Age and fluid source of the sub-volcanic Zhaiping Ag–Pb–Zn deposit in the eastern Cathaysia Block (Fujian Province, Southeastern China)

The Zhaiping Ag–Pb–Zn vein deposit in the Coastal Volcanic Belt of southeastern China, which resulted from subduction of the paleo-Pacific oceanic lithosphere beneath the South China Block, is hosted by Early Cretaceous sub-volcanic rocks (rhyolite porphyry) and younger granite porphyry and quartz porphyry.
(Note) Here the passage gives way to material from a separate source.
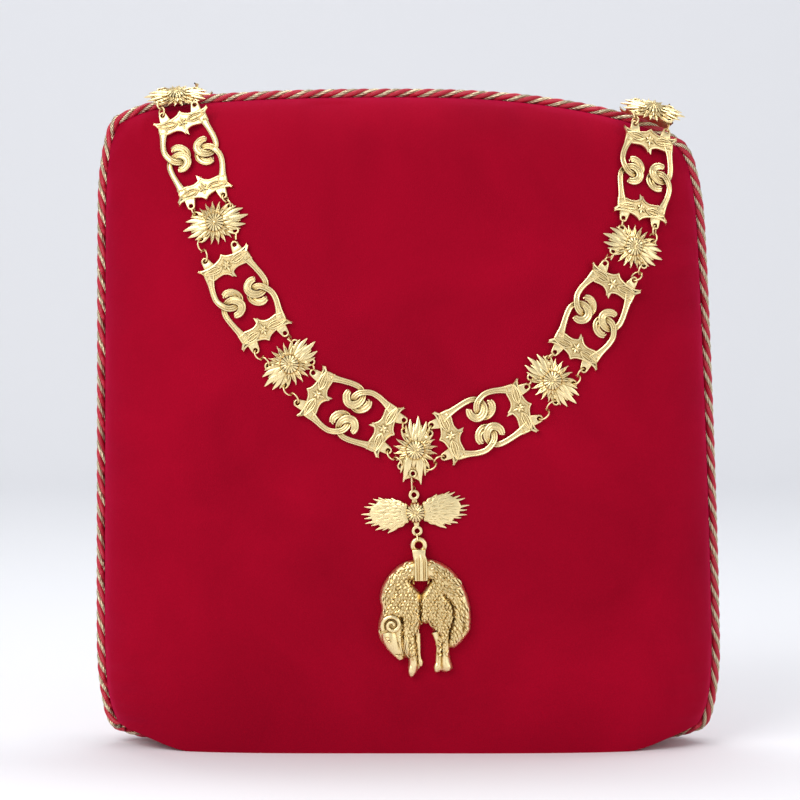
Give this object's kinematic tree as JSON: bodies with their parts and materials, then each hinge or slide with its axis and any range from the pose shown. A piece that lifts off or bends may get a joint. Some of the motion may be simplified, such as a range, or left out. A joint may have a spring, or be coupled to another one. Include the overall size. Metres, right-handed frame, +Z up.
{
  "type": "order collar on display cushion",
  "caption": "Gilt collar of pierced fire-steel and flaming flint links with a hanging ram, laid over an upright velvet cushion with a twisted cord in its seam.",
  "frame": {"origin": "middle of the cushion's flat base", "axes": "+Z up, the front with the pendant faces -Y, +X to the right as seen from the front"},
  "size_m": [0.3185, 0.0998, 0.3371],
  "materials": {
    "gilt": "satin gilt",
    "velvet": "crimson velvet",
    "cord": "twisted red satin and gold thread"
  },
  "bodies": {
    "root": {"cushion": "velvet", "piping": "cord", "steel_3L": "gilt", "steel_2L": "gilt", "steel_1L": "gilt", "steel_1R": "gilt", "steel_2R": "gilt", "steel_3R": "gilt", "flint_3L": "gilt", "flint_2L": "gilt", "flint_1L": "gilt", "flint_0": "gilt", "flint_1R": "gilt", "flint_2R": "gilt", "flint_3R": "gilt", "ring_3L_3L_inner": "gilt", "ring_3L_3L_outer": "gilt", "ring_3L_2L_inner": "gilt", "ring_3L_2L_outer": "gilt", "ring_2L_2L_inner": "gilt", "ring_2L_2L_outer": "gilt", "ring_2L_1L_inner": "gilt", "ring_2L_1L_outer": "gilt", "ring_1L_1L_inner": "gilt", "ring_1L_1L_outer": "gilt", "ring_1L_0_inner": "gilt", "ring_1L_0_outer": "gilt", "ring_1R_0_inner": "gilt", "ring_1R_0_outer": "gilt", "ring_1R_1R_inner": "gilt", "ring_1R_1R_outer": "gilt", "ring_2R_1R_inner": "gilt", "ring_2R_1R_outer": "gilt", "ring_2R_2R_inner": "gilt", "ring_2R_2R_outer": "gilt", "ring_3R_2R_inner": "gilt", "ring_3R_2R_outer": "gilt", "ring_3R_3R_inner": "gilt", "ring_3R_3R_outer": "gilt", "steel_3L_back": "gilt", "steel_2L_back": "gilt", "steel_1L_back": "gilt", "steel_1R_back": "gilt", "steel_2R_back": "gilt", "steel_3R_back": "gilt", "flint_2L_back": "gilt", "flint_1L_back": "gilt", "flint_0_back": "gilt", "flint_1R_back": "gilt", "flint_2R_back": "gilt", "flint_bar": "gilt", "fleece": "gilt", "pendant_ring": "gilt", "fleece_ring": "gilt"}
  },
  "joints": []
}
Three generations of veins have been recognized: (i) pre-ore quartz + pyrite, (ii) syn-ore silver + pyrite + pyrrhotite + base metal sulfides + quartz + sericite, and (iii) post-ore quartz + calcite + fluorite veins. Rubidium–Sr dating of syn-ore pyrite yielded an isochron age of 132.2 ± 2.1 Ma (2σ, MSWD = 2.0, n = 4), which is roughly coincidental with the age of the granite porphyry and quartz porphyry (zircon U–Pb age: ca. 133 Ma). The age data, together with Pb, S, H, and O isotopic compositions, indicate a close temporal and possibly genetic relationship between mineralization and porphyry magmatism at Zhaiping. Geochemical and isotope data demonstrate that the Zhaiping sub-volcanic rocks were derived from partial melting of Proterozoic crustal sources and underwent fractionation of feldspars, monazite, and/or allanite. The 87Sr/86Sr ratios of pre-ore (Aph1) and syn-ore (Aph2) stage apatite are in the ranges of 0.71350 to 0.71441 and 0.71260 to 0.71328, respectively, which are distinct from those of the sub-volcanic intrusive rocks (0.7119–0.7125). The Sr isotope signature, together with lower fluid temperatures (< 360 °C) relative to typical magmatic fluid, points at addition of an external fluid. It is suggested that the sub-volcanic intrusion acted as a heat source that drove the dehydration of, and subsequent fluid circulation within, the host rocks. Lower 87Sr/86Sr ratio but higher Sr content of Aph2 relative to Aph1 possibly indicates continuous fluid–rock interaction and progressive decomposition of feldspar in the host rocks, thus supplying large amounts of Sr and probably Pb to the ore fluid.